Stripe really does make setting up and managing billing and subscription services easy. We thought some readers might enjoy an overview of how we implemented a custom metering pipeline designed to measure and report DoltHub Pro subscriber's monthly metered repository storage.
DoltHub's Metering Pipeline
DoltHub's metering pipeline consists of a number of different jobs and services. These jobs and services perform the following functions:
- Aggregate repository metadata
- Assemble repository timelines
- Report repository consumption to Stripe
- Monitor the metering pipeline
Repository metadata aggregation
DoltHub's metering pipeline starts here. In order to accurately represent the state of each repository on DoltHub, we employ some scheduled jobs that work to provide the inputs for the subsequent phases of the pipeline. The key inputs aggregated during this initial phase are repository snapshots, CloudTrail events, and DoltHub events.
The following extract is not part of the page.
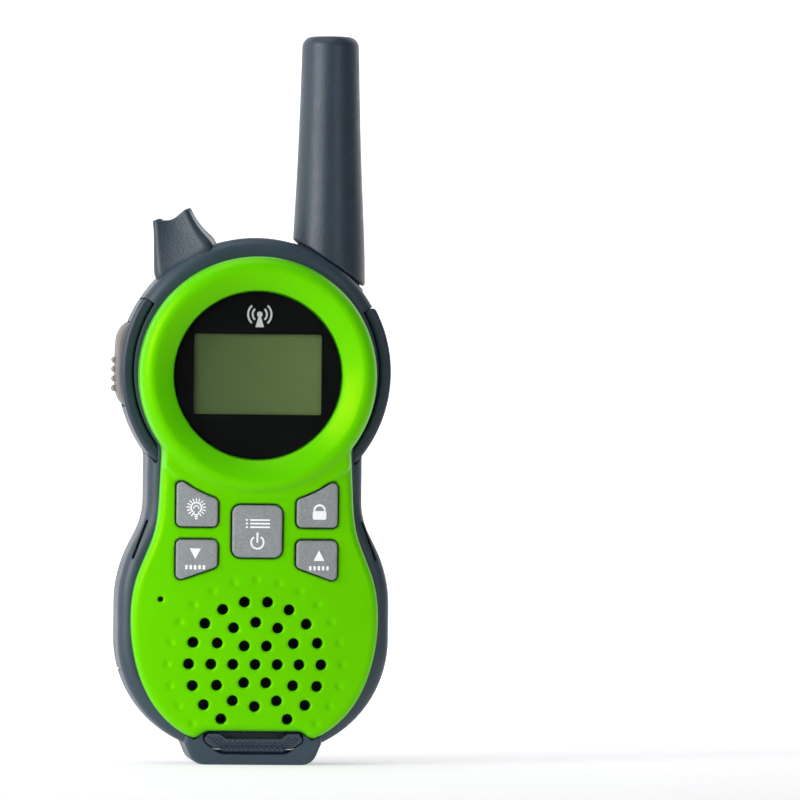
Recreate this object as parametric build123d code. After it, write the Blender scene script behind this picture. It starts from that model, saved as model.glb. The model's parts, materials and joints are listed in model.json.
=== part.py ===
"""Toy two-way radio: a handheld with a round display head, a five-key pad, a speaker bulb, a fixed whip
antenna, a torch, a talk button in the left grip, a belt clip and a latched battery door.

Frame: +Z up along the antenna, -Y out of the display, +X to the right of the display. The origin is at the
bottom centre of the object's box, on the surface that the radio stands on. All lengths are millimetres.
"""

from build123d import *

import math
import os

# ---------------------------------------------------------------- driving dimensions
# Depth planes: the front of the radio is at negative Y.
RIDGE_Y = -18.6  # crest of the ring round the display
FACE_Y = -16.8  # crown of the front face, at the keys
SEAM_Y = -10.5  # where the front cover meets the rear casing
BACK_Y = 9.0  # back of the casing and of the battery door
CLIP_BACK_Y = 18.6  # outermost face of the belt clip

WALL = 1.8
GAP = 0.15  # assembly gap between parts that are fixed to each other
SLIDING_GAP = 0.25  # gap round a part that moves

# Front outline of the casing: a round head on a waist and a round bulb.
HEAD_Z = 86.0
HEAD_R = 29.45
HEAD_CORNER_R = 3.0  # in the corner where the head meets the waist
HEAD_CAVITY_R = 24.9
BULB_X = 29.8
BULB_R = 25.2
BULB_BOTTOM_Z = 2.4
BULB_SHOULDER_Z = 41.8
BULB_SHOULDER_R = 28.0
WAIST_X = 23.6
WAIST_Z = 54.1
WAIST_R = 16.0
SHOULDER_FILLET = 2.9
BACK_FILLET = 3.0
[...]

Repository snapshots form the backbone of how DoltHub determines a repository's size for billing purposes. Repository data hosted on DoltHub is stored in chunks in AWS S3 and we use two daily scheduled jobs to snapshot a repository's size. The first job organizes our S3 chunk store into chunk buckets partitioned by repository, and the second job parses chunk data, then determines and records a repository's total size. This forms a repository snapshot. These snapshots provide a momentary glimpse of a repository's state, but they alone are not enough to accurately represent a repository's changing state over time.
To get the full representation of a repository's state and how it's changed, we combine these snapshots with two other important inputs -- CloudTrail events and Dolthub events.
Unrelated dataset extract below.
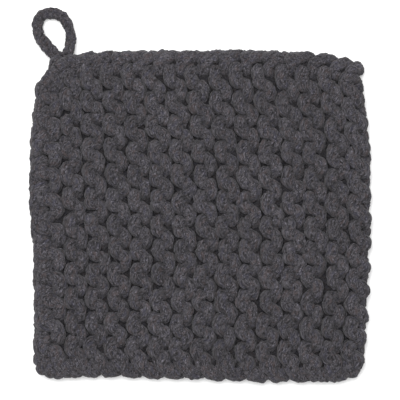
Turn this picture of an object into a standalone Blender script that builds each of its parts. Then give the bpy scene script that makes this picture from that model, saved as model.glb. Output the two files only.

AWS CloudTrail is a managed logging service which we use for DoltHub's S3 chunk bucket. Whenever DoltHub users add, remove, or modify data in their repositories, events are fired and logged in CloudTrail for later retrieval. As part of our metering pipeline, we've created another scheduled job that extracts these logged events and aggregates them by repository within a given time frame. These events, which are time-stamped, helps us form a more clear picture of when and how repository data has changed.
Similarly, when users change the visibility of a repository on DoltHub, DoltHub itself fires its own events which are stored and later aggregated, to be combined with the CloudTrail events and repository snapshots. The combination of these three inputs are what we call repository "timelines". A repository timeline is essentially a representation of each repository's changing state over a period of time. DoltHub uses these timelines to determine how much storage DoltHub Pro subscribers consume and, thus, what to report to Stripe under its
Metered Billing model.
Repository timeline assembly
The above processes create three crucial inputs that are assembled to form a high-resolution timeline representing the amount of storage a given repository consumes over time. The next phase of our metering pipeline, the assembly phase, employs a job that merges and orders events and snapshots from the jobs above, resulting in a timeline. For example, take the following inputs for a single repository:
Time: June 1st 7am, Total Size: 2GB, Visibility:
Time: June 2nd 7am, Total Size: 4GB, Visibility:
Time: June 1st 5am, Event:
Put Object, Size: 2GB
Time: June 1st 12pm, Event:
Put Object, Size: 2GB
Time: June 1st 2pm, Event:
Update Visibility, Visibility:
Our job would assemble a timeline that looks like this:
As you can see from the above example, the assembled timeline contains all the events that took place, correctly ordered, which reflects the changing state of the example repository from June 1st to June 2nd.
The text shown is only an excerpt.